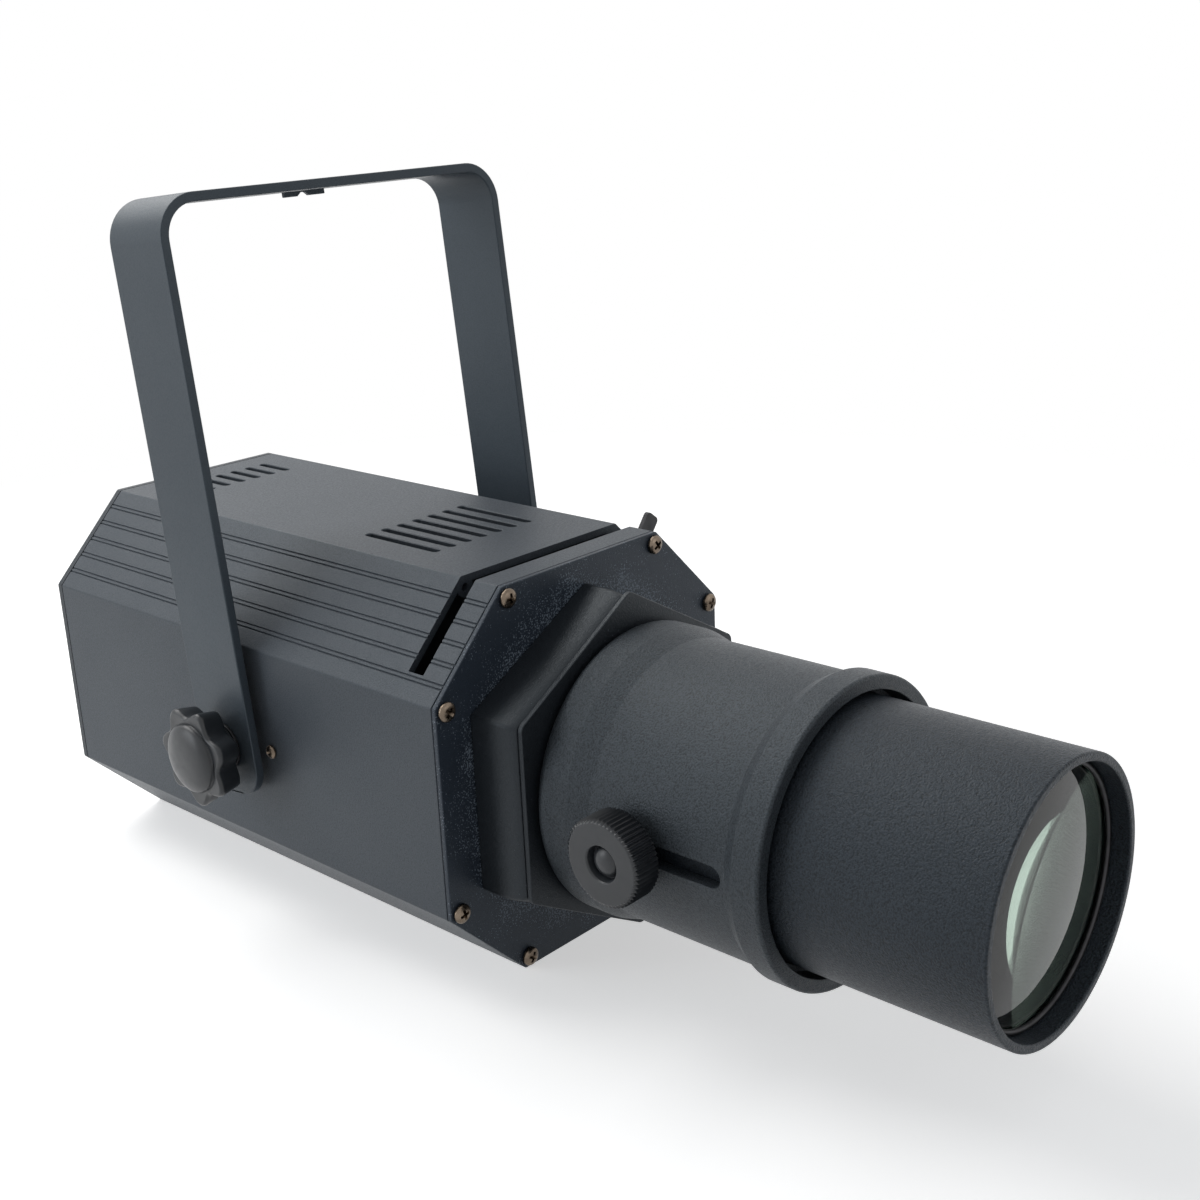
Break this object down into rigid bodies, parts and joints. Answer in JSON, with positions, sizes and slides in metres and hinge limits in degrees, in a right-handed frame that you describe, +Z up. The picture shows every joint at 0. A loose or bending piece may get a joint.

***

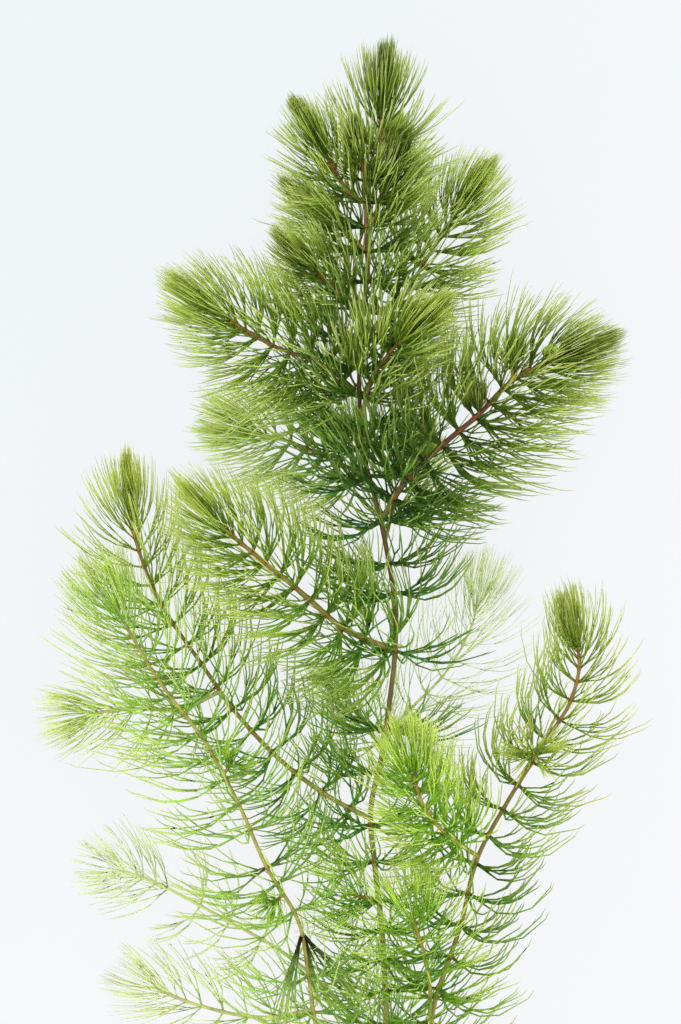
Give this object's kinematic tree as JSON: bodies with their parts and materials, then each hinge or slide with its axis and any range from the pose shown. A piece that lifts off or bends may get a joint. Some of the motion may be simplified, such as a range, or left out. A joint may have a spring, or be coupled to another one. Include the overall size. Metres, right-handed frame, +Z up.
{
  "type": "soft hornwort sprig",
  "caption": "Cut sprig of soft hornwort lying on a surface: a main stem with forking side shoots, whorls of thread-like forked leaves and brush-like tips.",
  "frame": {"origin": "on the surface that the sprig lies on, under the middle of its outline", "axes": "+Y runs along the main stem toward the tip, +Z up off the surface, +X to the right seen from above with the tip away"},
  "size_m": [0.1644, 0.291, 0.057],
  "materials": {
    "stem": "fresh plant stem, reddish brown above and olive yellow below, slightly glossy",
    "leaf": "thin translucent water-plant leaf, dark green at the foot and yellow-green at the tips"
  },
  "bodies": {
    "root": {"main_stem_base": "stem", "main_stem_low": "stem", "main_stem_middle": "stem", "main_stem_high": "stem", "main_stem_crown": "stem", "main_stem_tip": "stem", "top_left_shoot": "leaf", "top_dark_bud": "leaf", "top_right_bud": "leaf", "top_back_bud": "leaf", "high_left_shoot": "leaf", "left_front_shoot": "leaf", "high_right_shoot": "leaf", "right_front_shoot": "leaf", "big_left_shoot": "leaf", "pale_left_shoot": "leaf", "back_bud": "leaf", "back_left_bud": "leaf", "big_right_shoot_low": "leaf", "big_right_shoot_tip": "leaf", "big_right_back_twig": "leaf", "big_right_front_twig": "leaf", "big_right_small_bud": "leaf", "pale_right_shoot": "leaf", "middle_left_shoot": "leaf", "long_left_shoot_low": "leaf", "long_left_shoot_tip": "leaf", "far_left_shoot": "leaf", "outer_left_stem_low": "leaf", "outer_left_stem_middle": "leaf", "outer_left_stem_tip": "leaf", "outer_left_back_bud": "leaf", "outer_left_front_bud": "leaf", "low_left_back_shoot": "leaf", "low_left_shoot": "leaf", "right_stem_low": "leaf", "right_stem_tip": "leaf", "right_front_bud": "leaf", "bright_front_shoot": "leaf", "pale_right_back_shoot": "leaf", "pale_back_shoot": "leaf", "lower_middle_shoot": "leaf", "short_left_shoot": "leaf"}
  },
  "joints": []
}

***

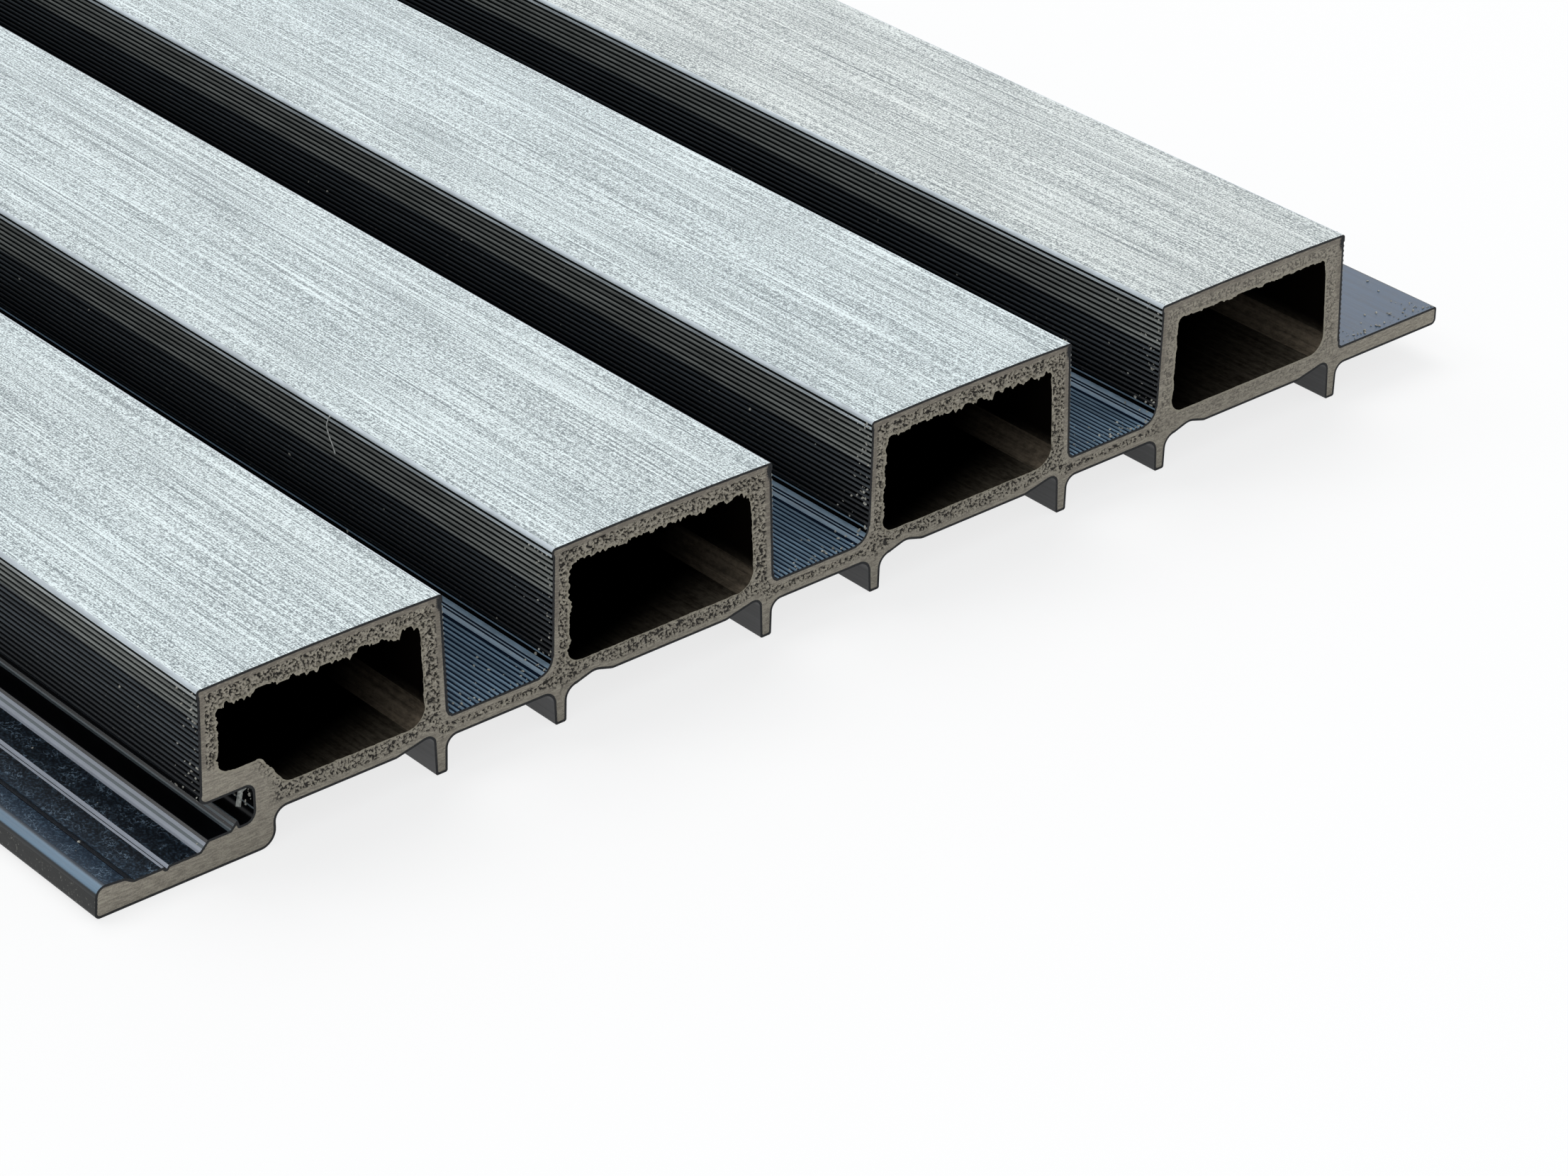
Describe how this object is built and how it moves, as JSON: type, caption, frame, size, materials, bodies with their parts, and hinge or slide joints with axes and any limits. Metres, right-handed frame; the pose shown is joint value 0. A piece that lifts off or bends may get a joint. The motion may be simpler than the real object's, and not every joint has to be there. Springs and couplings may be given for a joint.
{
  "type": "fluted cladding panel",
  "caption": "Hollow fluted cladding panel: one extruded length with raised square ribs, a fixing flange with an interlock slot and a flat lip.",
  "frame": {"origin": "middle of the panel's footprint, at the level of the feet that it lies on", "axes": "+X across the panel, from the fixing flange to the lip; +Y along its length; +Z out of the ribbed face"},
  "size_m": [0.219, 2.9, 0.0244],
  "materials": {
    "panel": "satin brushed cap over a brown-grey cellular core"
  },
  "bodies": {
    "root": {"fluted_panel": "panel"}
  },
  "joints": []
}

***

Problem
In the records above, collect each line with "type".

Solved exercise
  "type": "soft hornwort sprig",
Describe how this object is built and how it moves, as JSON: type, caption, frame, size, materials, bodies with their parts, and hinge or slide joints with axes and any limits. Metres, right-handed frame; the pose shown is joint value 0. A piece that lifts off or bends may get a joint. The motion may be simpler than the real object's, and not every joint has to be there. Springs and couplings may be given for a joint.
  "type": "fluted cladding panel",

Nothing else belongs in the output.